Dataset extract:
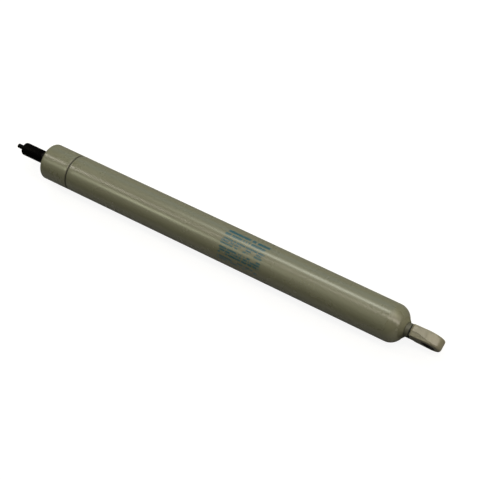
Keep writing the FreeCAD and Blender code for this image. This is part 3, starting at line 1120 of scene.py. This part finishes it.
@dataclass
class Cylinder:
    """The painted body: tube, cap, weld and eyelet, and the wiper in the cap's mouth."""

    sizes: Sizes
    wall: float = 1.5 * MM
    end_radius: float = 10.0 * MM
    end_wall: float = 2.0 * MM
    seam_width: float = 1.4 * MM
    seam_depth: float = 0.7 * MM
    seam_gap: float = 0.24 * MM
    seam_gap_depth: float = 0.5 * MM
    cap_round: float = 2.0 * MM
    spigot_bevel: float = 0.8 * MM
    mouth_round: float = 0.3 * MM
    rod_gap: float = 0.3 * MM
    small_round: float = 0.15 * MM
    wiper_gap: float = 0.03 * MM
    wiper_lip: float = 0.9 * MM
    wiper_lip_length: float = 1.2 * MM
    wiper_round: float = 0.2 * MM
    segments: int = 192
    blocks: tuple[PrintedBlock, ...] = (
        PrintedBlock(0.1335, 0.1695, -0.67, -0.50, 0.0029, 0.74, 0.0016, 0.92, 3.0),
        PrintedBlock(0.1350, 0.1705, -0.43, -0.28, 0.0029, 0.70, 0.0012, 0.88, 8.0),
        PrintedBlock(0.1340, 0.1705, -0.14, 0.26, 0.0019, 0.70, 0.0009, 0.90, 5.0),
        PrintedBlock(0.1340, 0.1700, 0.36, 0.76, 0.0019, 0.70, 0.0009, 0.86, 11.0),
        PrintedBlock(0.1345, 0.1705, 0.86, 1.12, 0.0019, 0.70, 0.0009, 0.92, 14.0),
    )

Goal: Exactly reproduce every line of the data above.

Expected answer:
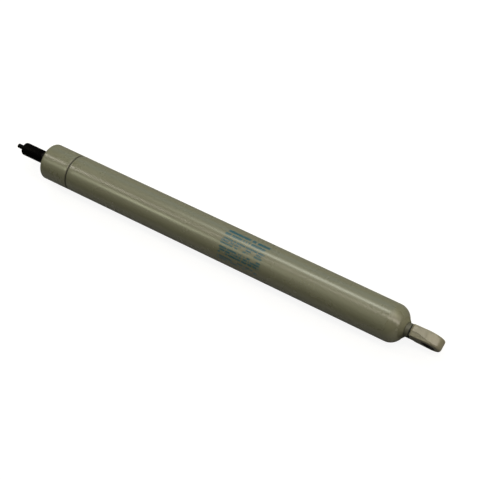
Keep writing the FreeCAD and Blender code for this image. This is part 3, starting at line 1120 of scene.py. This part finishes it.
@dataclass
class Cylinder:
    """The painted body: tube, cap, weld and eyelet, and the wiper in the cap's mouth."""

    sizes: Sizes
    wall: float = 1.5 * MM
    end_radius: float = 10.0 * MM
    end_wall: float = 2.0 * MM
    seam_width: float = 1.4 * MM
    seam_depth: float = 0.7 * MM
    seam_gap: float = 0.24 * MM
    seam_gap_depth: float = 0.5 * MM
    cap_round: float = 2.0 * MM
    spigot_bevel: float = 0.8 * MM
    mouth_round: float = 0.3 * MM
    rod_gap: float = 0.3 * MM
    small_round: float = 0.15 * MM
    wiper_gap: float = 0.03 * MM
    wiper_lip: float = 0.9 * MM
    wiper_lip_length: float = 1.2 * MM
    wiper_round: float = 0.2 * MM
    segments: int = 192
    blocks: tuple[PrintedBlock, ...] = (
        PrintedBlock(0.1335, 0.1695, -0.67, -0.50, 0.0029, 0.74, 0.0016, 0.92, 3.0),
        PrintedBlock(0.1350, 0.1705, -0.43, -0.28, 0.0029, 0.70, 0.0012, 0.88, 8.0),
        PrintedBlock(0.1340, 0.1705, -0.14, 0.26, 0.0019, 0.70, 0.0009, 0.90, 5.0),
        PrintedBlock(0.1340, 0.1700, 0.36, 0.76, 0.0019, 0.70, 0.0009, 0.86, 11.0),
        PrintedBlock(0.1345, 0.1705, 0.86, 1.12, 0.0019, 0.70, 0.0009, 0.92, 14.0),
    )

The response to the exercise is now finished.